The Aspirant should at all cost refrain from thinking that the name has an identity. The name is a carrier of emptiness, as the void is a pure content of all identities. Indeed, let the Aspirant speak his name given to him at birth and let him feel where the source of that name is. Let him say aloud “Who am I,” then chasing that divine river of feeling which will bring him to the place of origin of his being. He will realize that this feeling is not anywhere specific, but rather he is this feeling itself. Like the illusion which helps him understand it as the Self; it is just a side effect of the presence of the Universe within him. Once he seizes it, let the Aspirant gently meditate on that feeling; he will perceive that it constantly moves like mercury. But this fantastic sensation, always existing in space from whence the Self observes, tells the Aspirant that it does not exist in space at all. This emptiness is not empty of things; it is empty of time. The Great Work is a phenomenon of time; the Angel is just a name of the present, in as much as the Motto is the nickname of the past.

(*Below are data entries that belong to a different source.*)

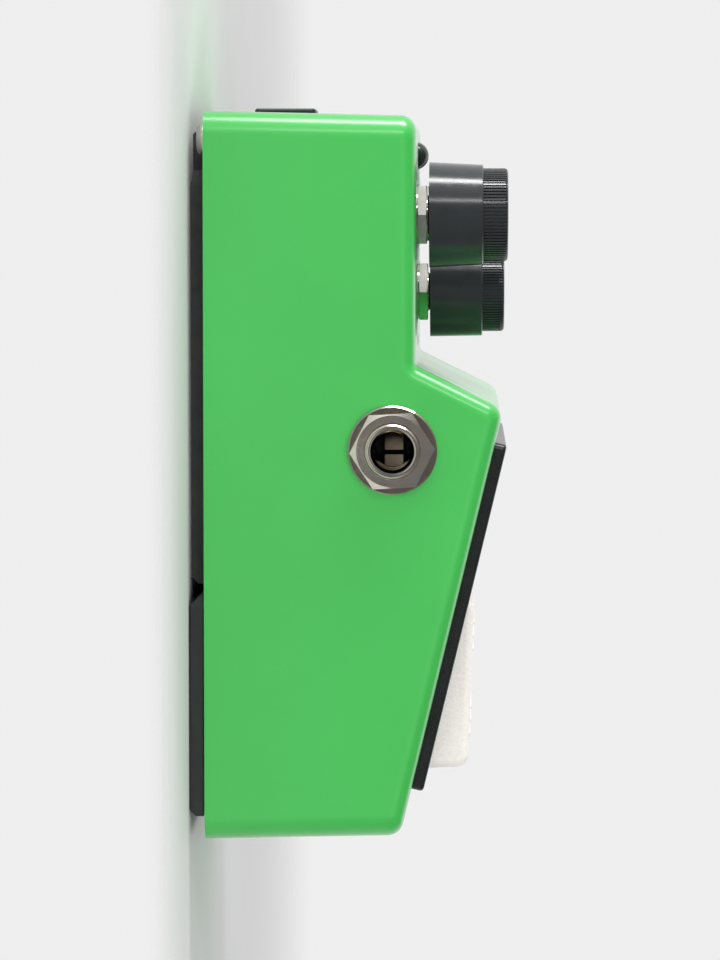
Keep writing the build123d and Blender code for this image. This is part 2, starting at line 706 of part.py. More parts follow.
with BuildPart() as switch_plunger:
    with BuildSketch(Plane.XY.offset(PLUNGER_TOP - PLUNGER_L)):
        with Locations((0, SWITCH_Y)):
            Circle(PLUNGER_R)
    extrude(amount=PLUNGER_L)
    chamfer(switch_plunger.faces().sort_by(Axis.Z)[-1].edges(), 0.4)
save(switch_plunger.part, "switch_plunger")

with BuildPart() as switch_terminals:
    with BuildSketch(Plane.XY.offset(BRACKET_TOP + 0.3)):
        with Locations(*SWITCH_PINS):
            Rectangle(0.7, 0.7)
    extrude(amount=2.6)
save(switch_terminals.part, "switch_terminals")


# ---------------------------------------------------------------- potentiometers
with BuildPart() as pot_cans:
    with BuildSketch(Plane.XY.offset(CAN_FOOT)):
        with Locations(*POTS):
            Circle(CAN_R)
    extrude(amount=CAN_RIM - CAN_FOOT)
    fillet(pot_cans.edges().group_by(Axis.Z)[0], 0.8)
    with BuildSketch(Plane.XY.offset(CAN_FOOT + CAN_T)):
        with Locations(*POTS):
            Circle(CAN_R - CAN_T)
    extrude(amount=CAN_RIM - CAN_FOOT, mode=Mode.SUBTRACT)
    with BuildSketch(Plane.XY.offset(CAN_RIM - WAFER_T - 0.2)):
        with Locations(*[(x, y - CAN_R) for x, y in POTS]):
            Rectangle(WAFER_W + 0.4, 6)
    extrude(amount=3, mode=Mode.SUBTRACT)
save(pot_cans.part, "pot_cans")

with BuildPart() as pot_bushings:
    with BuildSketch(Plane.XY.offset(CAN_RIM)):
        with Locations(*POTS):
            Circle(CAN_R)
    extrude(amount=DECK_UNDER - CAN_RIM)
    with BuildSketch(Plane.XY.offset(DECK_UNDER)):
        with Locations(*POTS):
            Circle(BUSHING_R)
    extrude(amount=KNOB_FOOT - DECK_UNDER)
    chamfer(pot_bushings.edges().group_by(Axis.Z)[-1], 0.3)
    with BuildSketch(Plane.XY.offset(CAN_RIM)):
        with Locations(*POTS):
            Circle(SHAFT_R + FIT)
    extrude(amount=10, mode=Mode.SUBTRACT)
save(pot_bushings.part, "pot_bushings")

with BuildPart() as pot_washers:
    with BuildSketch(Plane.XY.offset(DECK_Z)):
        with Locations(*POTS):
            Circle(POT_WASHER_R)
            Circle(BUSHING_R + FIT, mode=Mode.SUBTRACT)
    extrude(amount=POT_WASHER_T)
save(pot_washers.part, "pot_washers")

pot_nut_solids = [
    hex_nut(
        Plane(origin=(x, y, DECK_Z + POT_WASHER_T)),
        POT_NUT_AF, POT_NUT_T, BUSHING_R + 0.01, 0, POT_NUT_BEVEL,
    )
    for x, y in POTS
]
with BuildPart() as pot_nuts:
    add(pot_nut_solids)
save(pot_nuts.part, "pot_nuts")

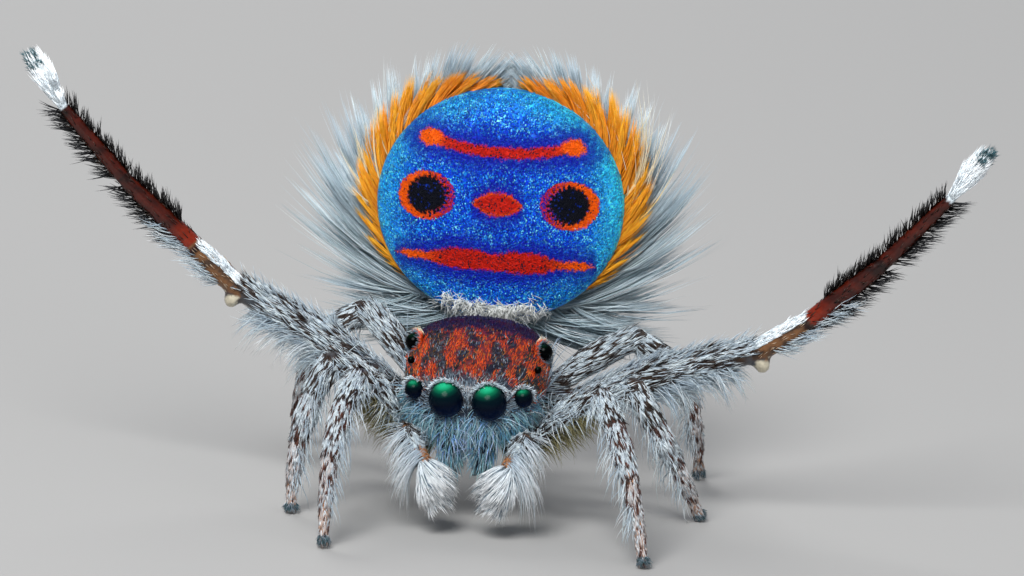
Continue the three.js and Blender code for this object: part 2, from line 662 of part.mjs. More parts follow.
// The whole spider as one group of named meshes
const spider = new THREE.Group();

function addMesh(name, { flesh, colour, locks }) {
  const tolerance = locks.length > 0 ? COAT_SLIVER : SLIVER;
  const mesh = largest(tidy(largest(join([flesh, ...locks])).simplify(tolerance))).getMesh();
  const geometry = new THREE.BufferGeometry();
  geometry.setAttribute("position", new THREE.BufferAttribute(mesh.vertProperties, 3));
  geometry.setIndex(new THREE.BufferAttribute(mesh.triVerts, 1));
  geometry.computeVertexNormals();
  const node = new THREE.Mesh(geometry, material(colour));
  node.name = name;
  spider.add(node);
}

const { carapace, sternum } = head();
addNode("carapace", carapace, COLOURS.carapace);
addNode("sternum", sternum, COLOURS.greyCoat);

addNode("fan", fanShape(0), COLOURS.blueFan);
addNode("abdomen", abdomenShape(0).subtract(fanShape(GAP)), COLOURS.greyCoat);
addNode("pedicel", pedicel(), COLOURS.skin);
addNode("spinnerets", spinnerets(), COLOURS.skin);

const rows = []; // what to dress once the flesh of every node is in place
for (const [sideName, side] of Object.entries(SIDES)) {
  for (const [name, eye] of Object.entries(EYES)) {
    addNode(`${name}_${sideName}`, eyeBall(eye, side, 0, eye.detail), COLOURS.eye);
  }
  addNode(`chelicera_${sideName}`, chelicera(side), COLOURS.greyCoat);
  const { arm, brush } = pedipalp(side);
  addNode(`palp_arm_${sideName}`, arm, COLOURS.greyCoat);
  addNode(`palp_brush_${sideName}`, brush, COLOURS.whiteCoat);
  for (const name of ["leg1", "leg2", "leg3", "leg4"]) {
    const raised = name === "leg3";
    const joints = raised ? raisedJoints(sideName) : standingJoints(name, sideName);
    const pieces = raised ? raisedLeg(joints) : standingLeg(joints);
    const radii = Object.values(raised ? RAISED_RADII : STANDING_RADII);
    for (const [part, partRows] of Object.entries(LIMB_ROWS[raised ? "raised" : "standing"])) {
      for (const row of partRows) rows.push([`${name}_${part}_${sideName}`, joints, radii[row.piece], row]);
    }
    addNode(`${name}_femur_${sideName}`, pieces.femur, COLOURS.greyCoat);
    addNode(`${name}_tibia_${sideName}`, pieces.tibia, raised ? COLOURS.redBrown : COLOURS.greyCoat);
    addNode(`${name}_foot_${sideName}`, pieces.foot, raised ? COLOURS.redBrown : COLOURS.greyCoat);
  }
}

for (const name of Object.keys(nodes)) samplePoints(name);
for (const [sideName, side] of Object.entries(SIDES)) {
  wearFringe("fan", side, ORANGE_ROW);
  wearFringe("abdomen", side, SKIRT_ROW);
  wearFringe("abdomen", side, FRINGE_ROW);
  wearFringe("abdomen", side, CREST_ROW);
  const joints = palpJoints(side);
  wearBrush(`palp_brush_${sideName}`, joints[3], joints[4], PALP_RADII.tarsus, BRUSH_ROW);
  for (const row of PALP_ROWS) {
    wearRow(`palp_arm_${sideName}`, joints, PALP_RADII.femur, { ...row, turn: -side * row.turn });
  }
  const jaw = [inHead(CHELICERA.top, side), inHead(CHELICERA.tip, side)];
  wearRow(`chelicera_${sideName}`, jaw, CHELICERA.radii, { ...JAW_ROW, piece: 0 });
}
for (const row of rows) wearRow(...row);
for (const [name, node] of Object.entries(nodes)) addMesh(name, node);

// The origin is the middle of the box that holds the spider, on the floor
const box = new THREE.Box3().setFromObject(spider);
const middle = box.getCenter(new THREE.Vector3());
spider.position.set(-middle.x, -middle.y, -box.min.z);

export default spider;
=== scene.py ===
# A male coastal peacock spider in courtship display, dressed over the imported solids.
#
# Sizes are in millimetres in the spider's own frame, where it faces -Y and its left is +X. The last step of
# each piece moves it by the shift that puts the part's origin in the middle of its box, and turns it into
# metres.
import math

import bpy
import numpy as np
from mathutils import Matrix, Vector


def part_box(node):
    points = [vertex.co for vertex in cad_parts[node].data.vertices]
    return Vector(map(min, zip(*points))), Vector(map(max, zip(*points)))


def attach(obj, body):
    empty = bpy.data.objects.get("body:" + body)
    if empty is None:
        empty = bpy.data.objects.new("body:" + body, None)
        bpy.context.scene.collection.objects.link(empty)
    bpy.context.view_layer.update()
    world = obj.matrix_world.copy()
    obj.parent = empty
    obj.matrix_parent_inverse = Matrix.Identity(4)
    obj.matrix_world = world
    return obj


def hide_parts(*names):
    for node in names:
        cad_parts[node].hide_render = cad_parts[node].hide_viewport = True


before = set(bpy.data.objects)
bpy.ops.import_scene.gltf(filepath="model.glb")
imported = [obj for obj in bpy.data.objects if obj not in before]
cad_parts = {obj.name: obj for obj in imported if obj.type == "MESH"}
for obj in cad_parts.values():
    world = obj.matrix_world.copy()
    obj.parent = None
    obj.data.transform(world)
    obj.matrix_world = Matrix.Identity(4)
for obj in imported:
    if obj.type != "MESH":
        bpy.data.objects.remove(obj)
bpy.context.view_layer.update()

MM = 0.001
TAU = 2 * math.pi
SEED = 7
UP = np.array([0.0, 0.0, 1.0])
DOWN = -UP
SIDES = {"left": 1, "right": -1}
rng = np.random.default_rng(SEED)

# The head and thorax in their own frame, whose middle stands at BODY_HEIGHT, tipped nose down by PITCH
PITCH = math.radians(13)
BODY_HEIGHT = 1.5
HEAD_HALF_LENGTH = 0.97
HEAD_BELLY = 0.42
HEAD_SQUARE = 2.5
HEAD_BLUNT = (5, 2.6)
HEAD_PLACES = [-1.02, -0.6, 0, 0.35, 0.7, 1.02]
HEAD_HALF_WIDTH = [0.66, 0.73, 0.79, 0.78, 0.66, 0.5]
HEAD_CROWN = [0.31, 0.39, 0.47, 0.5, 0.42, 0.24]
STERNUM = {"at": (0, 0.08, -0.5), "half": (0.4, 0.62, 0.16)}

# Eyes: centre in the head's frame for the left side, and radius
EYES = {
    "eye_front_middle": ((0.25, -0.93, 0.105), 0.195),
    "eye_front_side": ((0.6, -0.83, 0.15), 0.105),
    "eye_small": ((0.7, -0.36, 0.27), 0.04),
    "eye_rear": ((0.72, 0.03, 0.3), 0.095),
}

# The two large eyes stand this much closer to the middle than in the solids
EYE_CLOSER = 0.014

# Jaws and feelers, left side
CHELICERA = {"root": (0.185, -0.82, -0.1), "tip": (0.17, -0.88, -0.72), "radii": (0.15, 0.15, 0.09)}
FANG = {"root": (0.15, -0.9, -0.74), "tip": (0.05, -0.84, -0.86), "radii": (0.045, 0.035, 0.015)}
PALP = (
    (0.42, -0.62, 0.84), (0.66, -1.16, 1.08), (0.54, -1.28, 0.92), (0.45, -1.35, 0.8), (0.31, -1.42, 0.34),
)
PALP_SEGMENTS = ("femur", "patella", "tibia", "tarsus")
PALP_SWING = [0, 0.02, 0.04, 0.06, 0.09]
PALP_RADII = [(0.06, 0.065, 0.07), (0.07, 0.075, 0.07), (0.065, 0.065, 0.06), (0.06, 0.10, 0.07)]
PALP_BRUSH_FLAT = 1.6

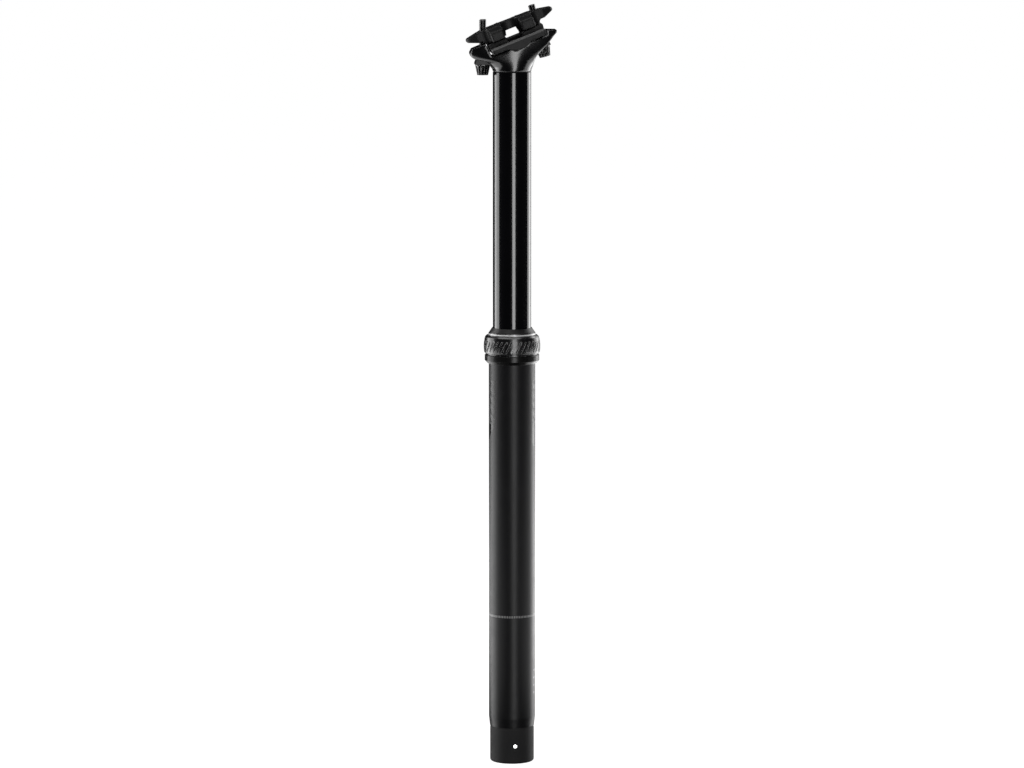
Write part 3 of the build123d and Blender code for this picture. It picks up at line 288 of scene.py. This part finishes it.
anodised = {
    "colour": grey(0.004, 0.1), "colourTo": grey(0.006, 0.1), "driftSize": 40 * mm,
    "metal": 0.0, "ior": 1.55, "roughness": 0.3, "spread": 0.03, "smudge": 0.04,
    "grainSize": 0.25 * mm, "grainHeight": 0.002 * mm, "edge": 0.18 * mm,
    "wearAndEdgeHighlight": 0.25, "patchy": 1.0, "bareAndHighlightColour": grey(0.45), "bareRoughness": 0.3, "bareMetal": 1.0,
}
steel = dict(
    anodised, colour=grey(0.5), colourTo=grey(0.58), metal=1.0, roughness=0.25, smudge=0.08,
    wearAndEdgeHighlight=0.0, bareAndHighlightColour=grey(0.6),
)
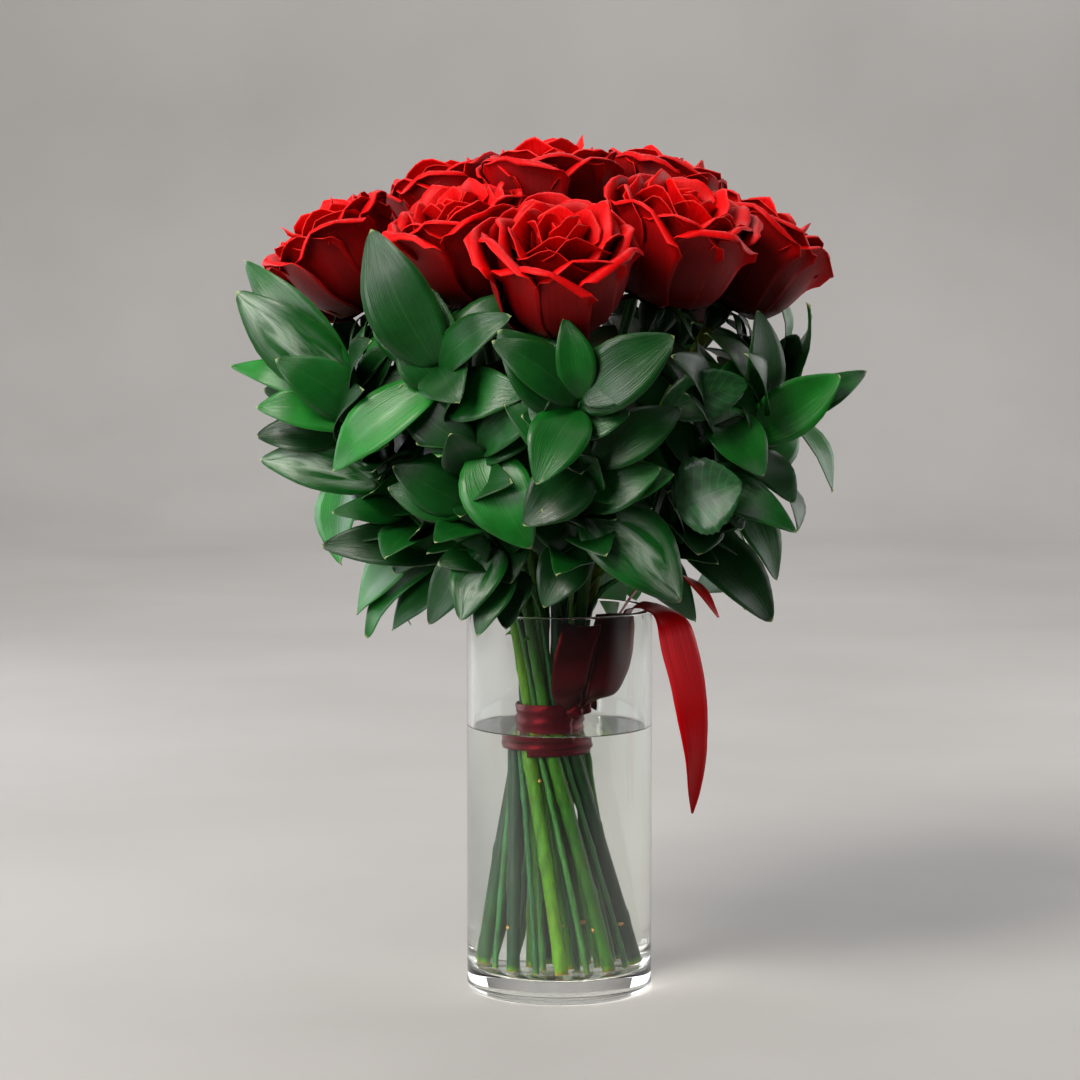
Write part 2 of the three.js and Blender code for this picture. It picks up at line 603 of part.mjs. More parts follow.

The Great Work draws its essence from the fact that all these things are incoherent by themselves, and there is no level of cause and consequence between them, as there are no things in which this between could take place. Therefore the relationship between the Motto and the Angel is the same relationship between the Aspirant and the Motto. In every present which continually exists in the same way, the Aspirant, the Motto, and the Angel are one and the same thing. At the moment, that cannot be observed because it just does not exist in the usual sense of the word, the Great Work has already been realized; it is precisely the phenomenon of consciousness that creates an idea of “before” and “after” making the Great Work somehow always hidden in between. So either you notice it too late, or you are too early. Great Work is not achieved, it is constantly being achieved, even now, as you read these words, the Great Work is everpresent in your perception of these letters, while your consciousness is just a subsequent echo of its nature, and the shadow of the already occurring phenomenon. And such consciousness of success is equally illusory as a consciousness of failure; both are reactions of one and the same occurrence.
The second exercise that can be applied by the Aspirant is a continuous repetition of his name or a nickname. There occurs a moment of monotony during the endless repetition of the name out loud, when the Aspirant completely loses the meaning of it all, and where consciousness enters into a specific type of trance. That wonderful moment is well known to children, as this technique is one of the favorite games during childhood. It is necessary to repeat the name out loud in a continuous, monotone manner, maintaining the same tempo, doing so without any expectations, and when this specific state of nonsense appears within the mind, one is to seize the feeling of the Self, keeping it squeezed as it wriggles with all its power. Right then, the Aspirant will gently feel the new sensation that is above all other senses. This specific feeling is something special that will get revealed further in the Grade of a Neophyte, but for now, it remains for us to map this feeling well and note it into the Diary. Not as a success, nor as an isolated experiment, but only as a short statement. And this mild feeling should be forgotten as soon as possible. For it will begin to flow among the unconscious currents of the Aspirant, breaking the course of his mind in a way that he will later, as an Adept, apply it in His Great Work.
The Motto should not be original at all costs; originality is already present in you by virtue of you being born as unique. What is necessary now is to pour out the name from the mold of your nature. The effort towards originality is the blasphemy of the worst kind. Therefore, it is quite an ungrateful event to sit down and to think about what you want to be. Although it is a valid way, ask yourself about the nature of what you already are and then simply name it accordingly; choose a god, an angel, a demon, a color or a number that corresponds to it. You do not need to be something as much as that something needs to be you. This is not the ultimate test; it will improve and become sophisticated through the Grades in the same way the progress through the Grades brings the Aspirant closer to the Angel. Once again, twice, many times over, the Aspirant must know that the adoption of the Motto is his first failure in the Great Work. But as much as it is a failure, it is a misstep in nothing other than the Great Work, and that is the magical link of the most exalted kind.
The Motto is a metaphor of Will. As the Aspirant is onomatopoeia of his Angel.